The first televised broadcast of a French championship final, between Montpellier RC and Lille MRC Villeneuvois in Bourg-en-Bresse, took place a few months later on 3 May 2015 on France 4.

In March 2016, Eurosport acquired the rights to the championship with the broadcast of 4 matches throughout the year, and the semi-finals and final.

On the 14th and final day of the 2016–2017 Top 8 season, Eurosport 2 broadcast a live and exclusive multiplex. The four matches scheduled were as follows: Villeneuve d'Ascq vs Bobigny, Romagnat vs Caen, Montpellier vs Rennes, and Blagnac-Saint-Orens vs Toulouse.

In 2016, France Télévisions and the FRF signed an agreement for the broadcasting of matches of the French national teams. The agreement also included the live broadcast of the Elite 1 final, in co-broadcasting with Eurosport, until 2021.

Some regular season matches are occasionally broadcast on France 3 Régions channels.

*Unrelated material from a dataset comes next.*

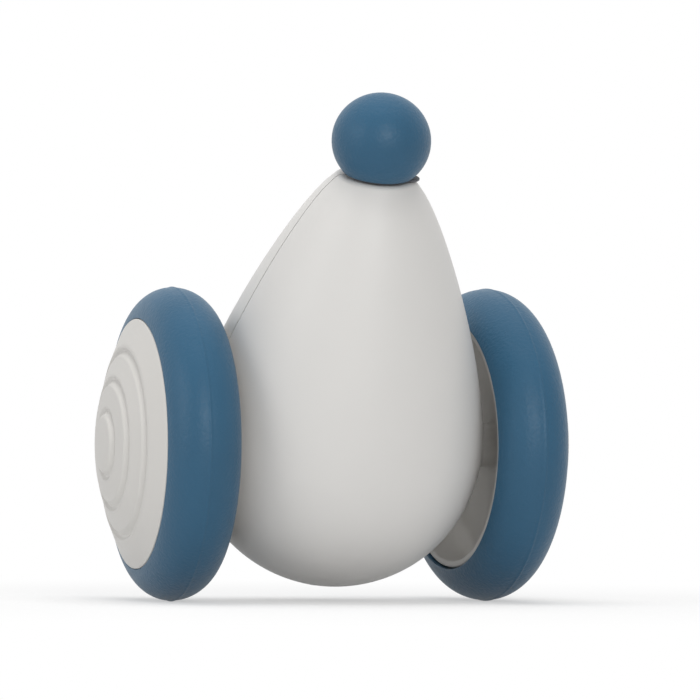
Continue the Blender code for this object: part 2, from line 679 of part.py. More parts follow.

In 2024, the French Rugby Federation, the National Rugby League and Canal+ reached an agreement to broadcast some Elite 1 matches around a Top 14 fixture featuring the same home club and played in the same stadium. Bordeaux, Clermont, Lyon, Montpellier and Toulouse were the five clubs with two teams in the first division at that time.

=== Print ===
The Élite 1 championship is covered in the columns of Midi Olympique, a French bi-weekly newspaper specializing in rugby, and the daily newspaper L'Équipe, as well as in the sports pages of regional dailies, particularly in the South of France.